Copy exactly the lines from the one containing "Recreate this object" through the one containing "children's kick scooter.", both included, and nothing else.

Dataset items:

------------------------------------

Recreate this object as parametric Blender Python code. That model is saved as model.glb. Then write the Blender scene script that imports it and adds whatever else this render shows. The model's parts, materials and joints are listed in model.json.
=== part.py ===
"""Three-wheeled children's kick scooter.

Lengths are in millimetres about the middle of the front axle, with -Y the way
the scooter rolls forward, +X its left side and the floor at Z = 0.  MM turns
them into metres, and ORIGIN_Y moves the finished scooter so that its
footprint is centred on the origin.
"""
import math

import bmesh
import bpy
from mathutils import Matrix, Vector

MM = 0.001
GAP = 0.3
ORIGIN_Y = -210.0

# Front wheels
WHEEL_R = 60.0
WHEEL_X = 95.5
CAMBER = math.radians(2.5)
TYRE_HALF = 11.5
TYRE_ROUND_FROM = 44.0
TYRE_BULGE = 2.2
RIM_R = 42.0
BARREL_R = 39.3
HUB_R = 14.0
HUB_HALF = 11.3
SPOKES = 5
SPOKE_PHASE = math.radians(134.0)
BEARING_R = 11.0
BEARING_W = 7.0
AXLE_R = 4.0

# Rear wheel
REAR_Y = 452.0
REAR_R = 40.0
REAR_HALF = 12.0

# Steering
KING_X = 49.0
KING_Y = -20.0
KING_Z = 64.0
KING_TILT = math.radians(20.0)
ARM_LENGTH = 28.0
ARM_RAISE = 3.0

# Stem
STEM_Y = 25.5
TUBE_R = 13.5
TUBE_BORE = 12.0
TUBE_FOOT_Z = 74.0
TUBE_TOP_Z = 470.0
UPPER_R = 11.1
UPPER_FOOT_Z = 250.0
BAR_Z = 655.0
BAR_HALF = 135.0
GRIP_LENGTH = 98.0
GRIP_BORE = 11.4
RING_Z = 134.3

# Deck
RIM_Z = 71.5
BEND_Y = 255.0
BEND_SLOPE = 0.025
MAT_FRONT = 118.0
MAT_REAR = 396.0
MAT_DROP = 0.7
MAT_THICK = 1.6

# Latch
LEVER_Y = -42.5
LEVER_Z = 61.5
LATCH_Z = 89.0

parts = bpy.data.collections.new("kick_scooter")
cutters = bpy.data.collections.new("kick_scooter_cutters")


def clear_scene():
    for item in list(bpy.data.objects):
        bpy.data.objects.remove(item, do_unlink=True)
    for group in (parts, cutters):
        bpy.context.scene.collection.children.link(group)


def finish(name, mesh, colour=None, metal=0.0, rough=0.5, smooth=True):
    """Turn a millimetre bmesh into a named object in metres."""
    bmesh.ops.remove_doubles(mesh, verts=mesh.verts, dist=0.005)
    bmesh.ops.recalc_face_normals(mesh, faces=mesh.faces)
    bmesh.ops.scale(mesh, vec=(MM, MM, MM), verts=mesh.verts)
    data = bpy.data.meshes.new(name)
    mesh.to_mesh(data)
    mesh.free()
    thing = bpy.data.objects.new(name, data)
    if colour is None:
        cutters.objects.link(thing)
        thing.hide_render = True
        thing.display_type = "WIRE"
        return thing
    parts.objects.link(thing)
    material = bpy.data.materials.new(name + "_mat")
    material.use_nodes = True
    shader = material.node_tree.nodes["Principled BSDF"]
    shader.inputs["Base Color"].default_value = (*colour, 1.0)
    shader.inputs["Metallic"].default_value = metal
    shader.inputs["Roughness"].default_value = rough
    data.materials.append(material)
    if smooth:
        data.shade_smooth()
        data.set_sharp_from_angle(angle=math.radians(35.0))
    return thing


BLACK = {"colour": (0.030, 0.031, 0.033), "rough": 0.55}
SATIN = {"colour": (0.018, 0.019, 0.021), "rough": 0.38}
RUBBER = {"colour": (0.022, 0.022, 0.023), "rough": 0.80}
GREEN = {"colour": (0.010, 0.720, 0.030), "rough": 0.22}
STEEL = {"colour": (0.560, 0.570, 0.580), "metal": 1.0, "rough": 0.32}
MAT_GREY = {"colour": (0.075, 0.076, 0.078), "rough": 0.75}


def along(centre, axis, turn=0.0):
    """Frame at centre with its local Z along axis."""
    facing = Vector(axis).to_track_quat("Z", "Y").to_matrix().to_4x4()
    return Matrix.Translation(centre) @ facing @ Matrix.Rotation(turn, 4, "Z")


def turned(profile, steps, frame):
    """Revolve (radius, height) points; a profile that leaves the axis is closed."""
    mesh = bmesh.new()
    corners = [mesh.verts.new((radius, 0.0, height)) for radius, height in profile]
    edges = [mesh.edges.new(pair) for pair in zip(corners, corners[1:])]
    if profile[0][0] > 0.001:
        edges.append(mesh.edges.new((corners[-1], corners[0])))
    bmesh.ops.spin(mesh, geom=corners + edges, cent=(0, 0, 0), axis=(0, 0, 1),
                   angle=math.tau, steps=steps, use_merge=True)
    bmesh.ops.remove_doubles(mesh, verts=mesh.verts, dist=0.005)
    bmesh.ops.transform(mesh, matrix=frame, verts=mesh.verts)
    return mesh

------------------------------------

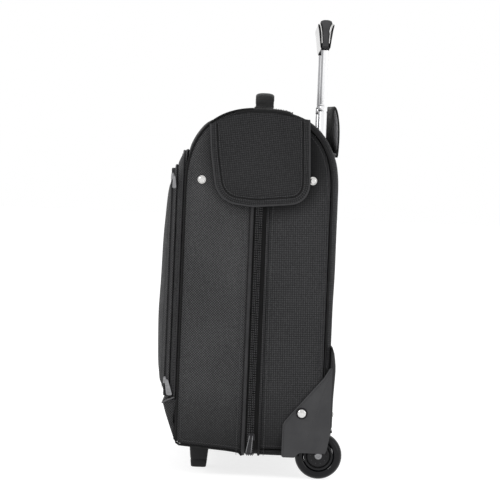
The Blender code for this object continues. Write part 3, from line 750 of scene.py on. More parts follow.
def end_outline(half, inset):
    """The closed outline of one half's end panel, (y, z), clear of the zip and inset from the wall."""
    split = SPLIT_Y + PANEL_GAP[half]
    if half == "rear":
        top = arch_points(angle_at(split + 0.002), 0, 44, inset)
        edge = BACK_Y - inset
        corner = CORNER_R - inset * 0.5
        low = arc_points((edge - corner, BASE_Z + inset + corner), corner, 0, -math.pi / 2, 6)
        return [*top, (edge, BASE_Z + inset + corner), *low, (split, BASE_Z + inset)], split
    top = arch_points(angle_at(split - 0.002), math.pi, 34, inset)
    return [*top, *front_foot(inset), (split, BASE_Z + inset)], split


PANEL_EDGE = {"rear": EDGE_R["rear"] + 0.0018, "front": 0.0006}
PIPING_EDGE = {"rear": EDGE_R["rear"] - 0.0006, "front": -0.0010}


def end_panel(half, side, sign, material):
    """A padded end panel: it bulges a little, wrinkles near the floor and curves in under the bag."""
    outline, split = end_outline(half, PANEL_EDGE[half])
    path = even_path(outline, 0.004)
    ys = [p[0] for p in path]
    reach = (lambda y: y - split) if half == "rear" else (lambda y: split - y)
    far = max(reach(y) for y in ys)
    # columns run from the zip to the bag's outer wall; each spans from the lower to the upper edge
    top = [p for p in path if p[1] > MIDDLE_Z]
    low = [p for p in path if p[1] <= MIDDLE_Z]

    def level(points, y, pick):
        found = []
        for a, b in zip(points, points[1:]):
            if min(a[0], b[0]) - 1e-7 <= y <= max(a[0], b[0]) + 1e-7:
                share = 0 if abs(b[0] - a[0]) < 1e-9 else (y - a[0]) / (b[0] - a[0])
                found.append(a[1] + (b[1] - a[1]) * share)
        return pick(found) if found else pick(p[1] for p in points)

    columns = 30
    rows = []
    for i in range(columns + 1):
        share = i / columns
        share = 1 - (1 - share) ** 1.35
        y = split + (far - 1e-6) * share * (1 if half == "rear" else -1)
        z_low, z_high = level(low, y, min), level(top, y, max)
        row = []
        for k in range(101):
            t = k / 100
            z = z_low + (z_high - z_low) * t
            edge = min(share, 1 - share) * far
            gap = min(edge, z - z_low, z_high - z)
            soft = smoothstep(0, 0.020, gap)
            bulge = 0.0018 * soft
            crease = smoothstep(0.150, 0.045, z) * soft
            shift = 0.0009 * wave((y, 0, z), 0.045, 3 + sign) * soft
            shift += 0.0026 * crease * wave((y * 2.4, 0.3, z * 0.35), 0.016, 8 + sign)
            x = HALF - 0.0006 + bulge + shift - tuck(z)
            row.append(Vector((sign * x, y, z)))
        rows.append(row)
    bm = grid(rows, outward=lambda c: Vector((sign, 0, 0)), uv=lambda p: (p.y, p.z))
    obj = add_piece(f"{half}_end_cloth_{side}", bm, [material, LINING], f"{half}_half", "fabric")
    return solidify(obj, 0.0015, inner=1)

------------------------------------

Final answer
Recreate this object as parametric Blender Python code. That model is saved as model.glb. Then write the Blender scene script that imports it and adds whatever else this render shows. The model's parts, materials and joints are listed in model.json.
=== part.py ===
"""Three-wheeled children's kick scooter.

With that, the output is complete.